You can try to automate snap in offline mode. Make sure your host is not connected to the internet. This is definitely recommended for hypervisors and therefore also the LXD hosts. (my opinion for LXD hosts)

Download snap somewhere else with:
snap download lxd

Copy the files to your LXD node and install the snap:
snap ack <package.assert>
snap install <package.snap>

I think this is a very safe and useful way to patch your hosts with snap. I haven’t tested or automated it yet, but it seems like a good method for LXD hosting with customer-containers.

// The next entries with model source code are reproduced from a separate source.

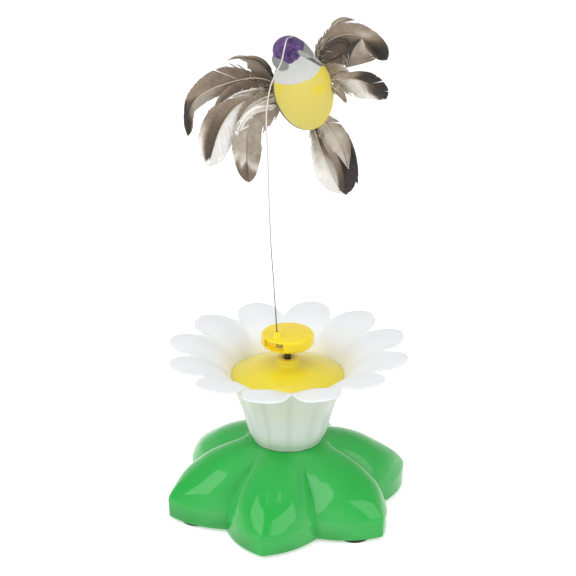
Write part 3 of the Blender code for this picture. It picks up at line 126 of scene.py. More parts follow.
@dataclass
class NodeSheet:
    """Adds nodes to one shader or geometry tree and joins them.

    Args:
        tree: The node tree that is being drawn.
    """

    tree: bpy.types.NodeTree

    def feed(self, target: bpy.types.NodeSocket, value: object) -> None:
        """Join a socket to another, or set its value.

        Args:
            target: The input socket.
            value: An output socket, or a plain value.
        """
        if isinstance(value, bpy.types.NodeSocket):
            self.tree.links.new(value, target)
        else:
            target.default_value = value

    def add(self, kind: str, feeds: dict | None = None, **settings: object) -> bpy.types.Node:
        """Add a node.

        Args:
            kind: The node's type name.
            feeds: What its inputs take, by name or number.
            settings: Properties to set on it.

        Returns:
            The new node.
        """
        made = self.tree.nodes.new(kind)
        for name, value in settings.items():
            setattr(made, name, value)
        for key, value in (feeds or {}).items():
            self.feed(made.inputs[key], value)
        return made

    def maths(self, operation: str, *values: object) -> bpy.types.NodeSocket:
        """Add a Math node.

        Args:
            operation: What it does, such as MAXIMUM.
            values: A socket or a number for each of its inputs.

        Returns:
            The node's result.
        """
        return self.add("ShaderNodeMath", dict(enumerate(values)), operation=operation).outputs[0]

    def times(self, *values: object) -> bpy.types.NodeSocket:
        """Multiply two values."""
        return self.maths("MULTIPLY", *values)

    def plus(self, *values: object) -> bpy.types.NodeSocket:
        """Add two values."""
        return self.maths("ADD", *values)

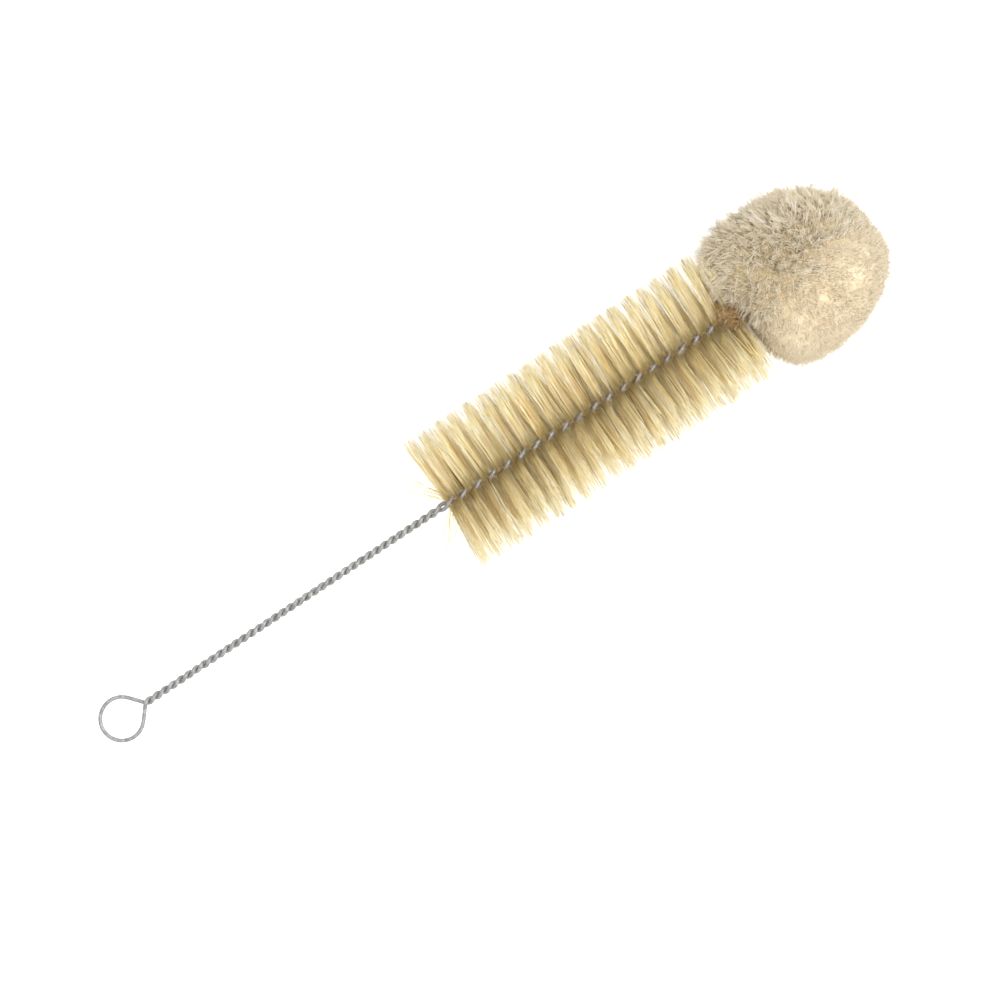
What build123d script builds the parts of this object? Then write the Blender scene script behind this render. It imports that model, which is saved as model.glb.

Edit: You can also use your own (internet) repo container for linux updates or Landscape/Ansible for automating the whole process.

1 Like

While the approach above works to cut off all access to the snap store, it will also keep you from getting any emergency security update we may roll out. Those happen reasonably often and don’t always get advertised unless they directly related to LXC, LXD or LXCFS.

For example a security fix in OpenSSL will require a new core package to be fixed, so you will need to stay pretty up to date as to potential security issues and manually apply those as needed.

The recommended way to handle snaps in production is:

  • Set your refresh window
  • To be able to easily control the snap revisions that you roll out in your production environment, consider setting up a snap store proxy. This does allow you to keep specific snaps to specific revisions, then once you’re satisfied the new revision works for you, you can bump it in the proxy and all your systems will refresh to that (at the scheduled time).

Details on the snap proxy can be found here: https://docs.ubuntu.com/snap-store-proxy/en/

The download+ack+install approach from @TomvB will also work fine, though you may need to prevent store connectivity on top of that as it’s likely that the assertion will effectively tell snapd about what channel this came from, causing it to attempt to handle regular refreshes (unlike a fully sideloaded snap which is missing that assertion data).

On our side, one thing I’m looking at setting up and automating is a set of extra tracks.
If we had the setup I have in mind right now, it would look like:

  • 2.0
  • 3.0
  • 3.14 (new)
  • 3.15 (new)
  • latest

The 3.14 track would contain whatever was in latest at the time 3.15 released.
The 3.15 track would mirror latest until 3.16 releases.

When 3.16 releases, we’d get rid of the 3.14 track. So you’d just have 3.15 and 3.16 at that point.

Because track changes aren’t automatic, those deciding to use 3.14, will have to manually refresh to 3.15, … If you don’t do anything, you end up staying behind on an unsupported release.

We’d only keep the current and previous release open so that we don’t end up with users attempting to install very old releases by following outdated howtos and the like.

4 Likes

The 3.15/stable and 3.15/candidate channels are now populated and will keep in sync with their latest equivalent until 3.16 gets released. Those switching to that will get the normal bugfixes during the 3.15 lifetime but will then get stuck on 3.15 unless they manually request a refresh onto 3.16.

1 Like

Thanks Stephane. As usual, you guys are always on top of these sorts of issues. Too bad the underlying tool (snap) is the root of all the problems.

The latest reply to a similar topic in the forum displayed an alternative solution in the form of --dangerous;

Agreed, unfortunately the 4.1 upgrade screwed me up bad. Was hoping that reboot would make a difference not such. LXD in production is like Russian roulette every time you reboot or upgrade.